Input:

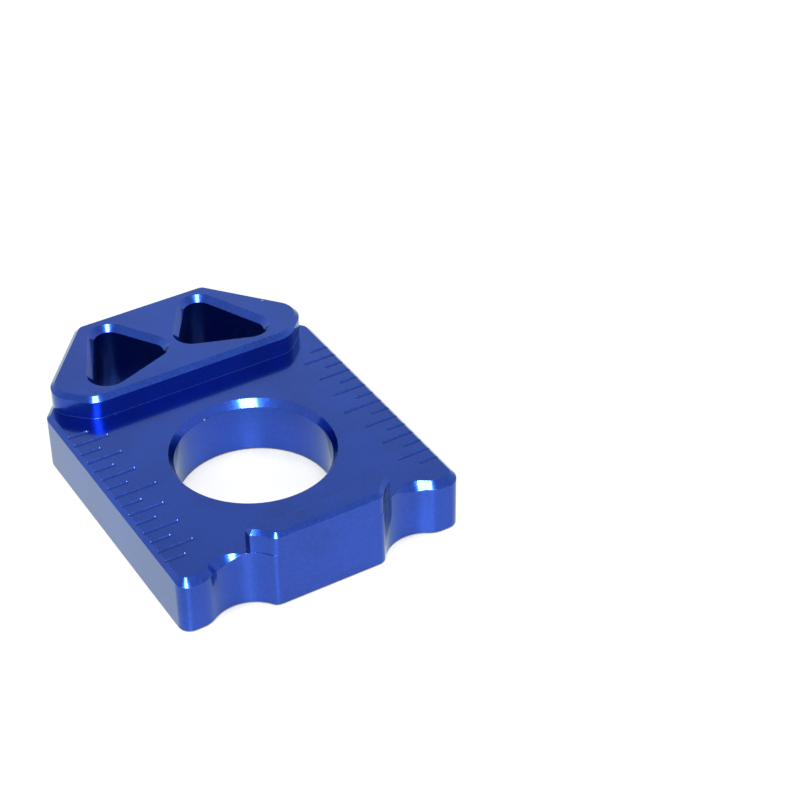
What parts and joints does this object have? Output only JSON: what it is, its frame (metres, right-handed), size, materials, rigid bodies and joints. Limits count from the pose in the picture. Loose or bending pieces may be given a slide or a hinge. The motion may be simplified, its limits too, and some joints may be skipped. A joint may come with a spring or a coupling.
{
  "type": "motorcycle chain adjuster",
  "caption": "Rear axle adjuster block: flat plate with a large axle bore, a raised tail with triangular lightening pockets, a raised nose bar and graduated edges, in blue anodised aluminium.",
  "frame": {"origin": "where the axle's centre line meets the plane of the underside", "axes": "+Z along the axle, away from the swingarm; +Y towards the tail with the pockets; the adjuster bolt's face looks along -Y"},
  "size_m": [0.049, 0.0655, 0.014],
  "materials": {
    "anodised_aluminium": "blue anodised, semi-gloss"
  },
  "bodies": {
    "root": {"axle_block": "anodised_aluminium"}
  },
  "joints": []
}
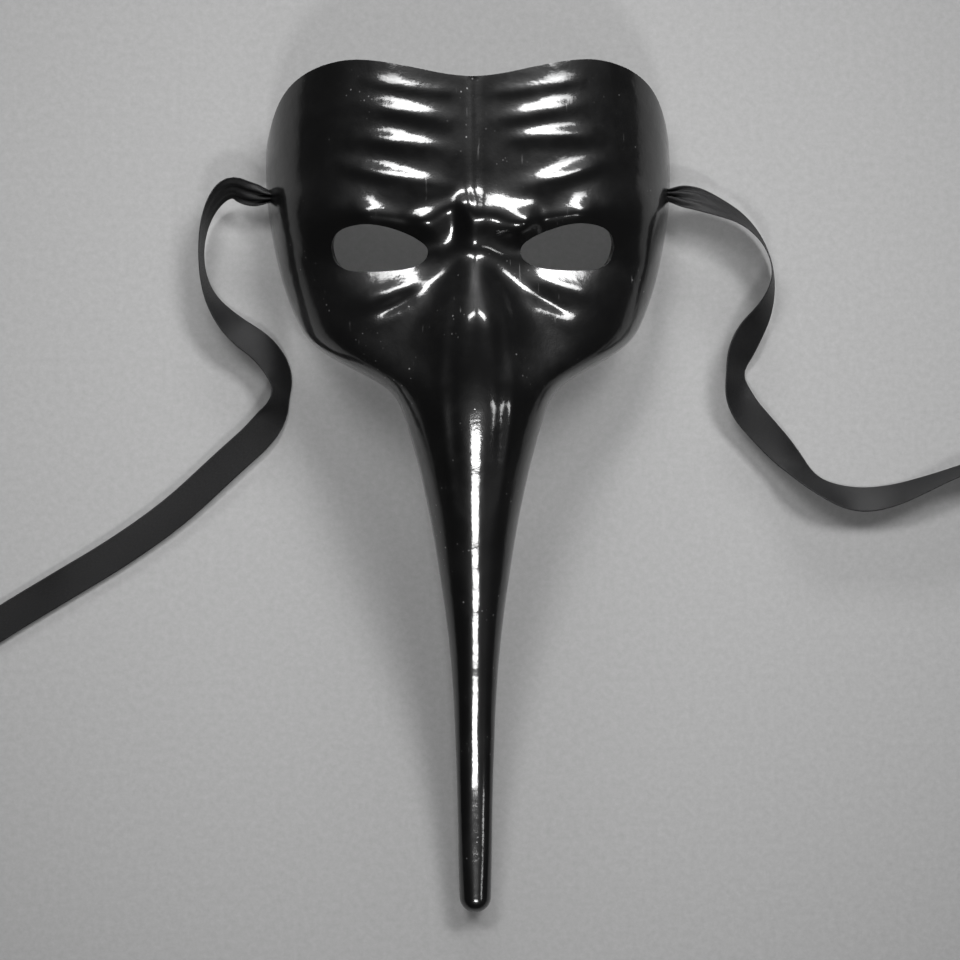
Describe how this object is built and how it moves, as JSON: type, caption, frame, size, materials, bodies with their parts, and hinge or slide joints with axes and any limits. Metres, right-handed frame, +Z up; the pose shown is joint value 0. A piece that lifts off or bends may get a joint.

Given task: Restate the data above word for word.

Written response:
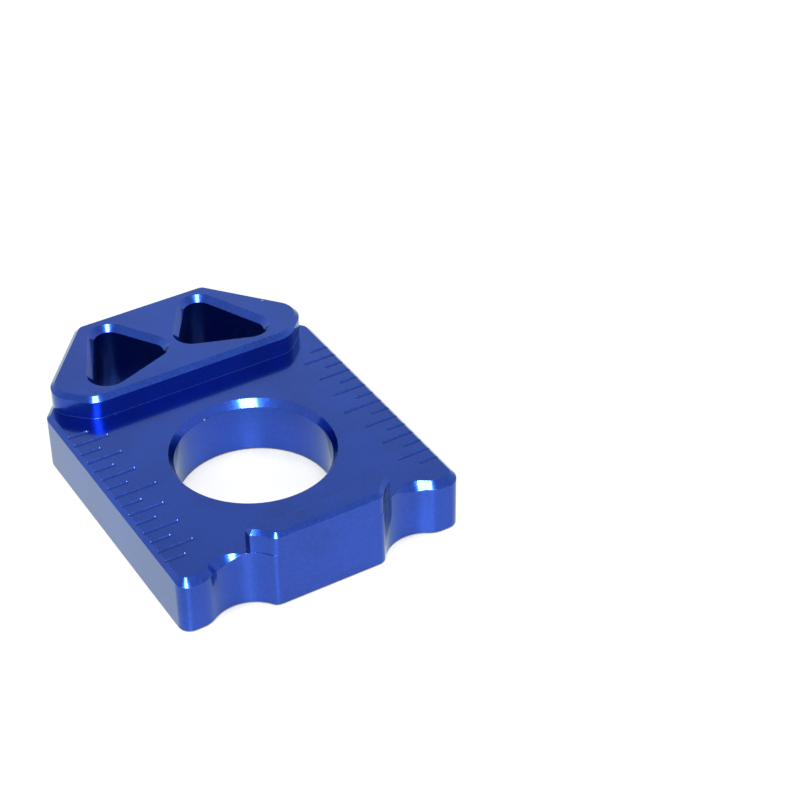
What parts and joints does this object have? Output only JSON: what it is, its frame (metres, right-handed), size, materials, rigid bodies and joints. Limits count from the pose in the picture. Loose or bending pieces may be given a slide or a hinge. The motion may be simplified, its limits too, and some joints may be skipped. A joint may come with a spring or a coupling.
{
  "type": "motorcycle chain adjuster",
  "caption": "Rear axle adjuster block: flat plate with a large axle bore, a raised tail with triangular lightening pockets, a raised nose bar and graduated edges, in blue anodised aluminium.",
  "frame": {"origin": "where the axle's centre line meets the plane of the underside", "axes": "+Z along the axle, away from the swingarm; +Y towards the tail with the pockets; the adjuster bolt's face looks along -Y"},
  "size_m": [0.049, 0.0655, 0.014],
  "materials": {
    "anodised_aluminium": "blue anodised, semi-gloss"
  },
  "bodies": {
    "root": {"axle_block": "anodised_aluminium"}
  },
  "joints": []
}
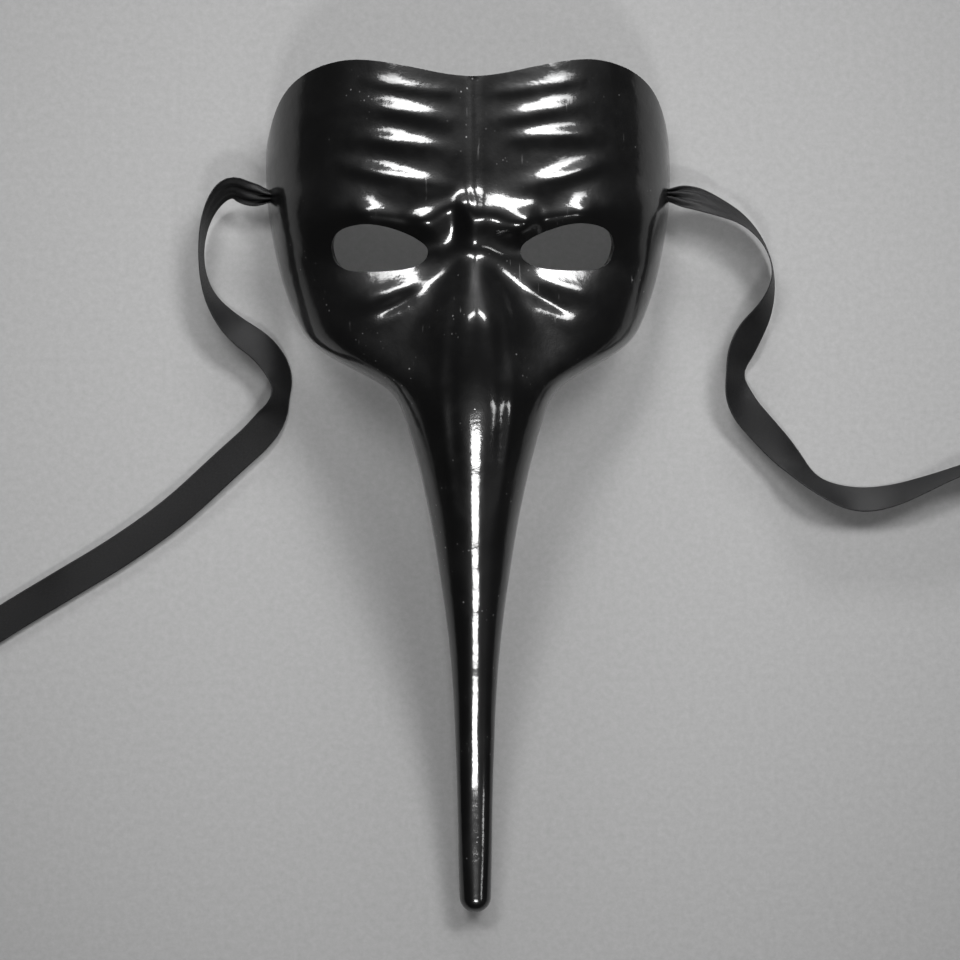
Describe how this object is built and how it moves, as JSON: type, caption, frame, size, materials, bodies with their parts, and hinge or slide joints with axes and any limits. Metres, right-handed frame, +Z up; the pose shown is joint value 0. A piece that lifts off or bends may get a joint.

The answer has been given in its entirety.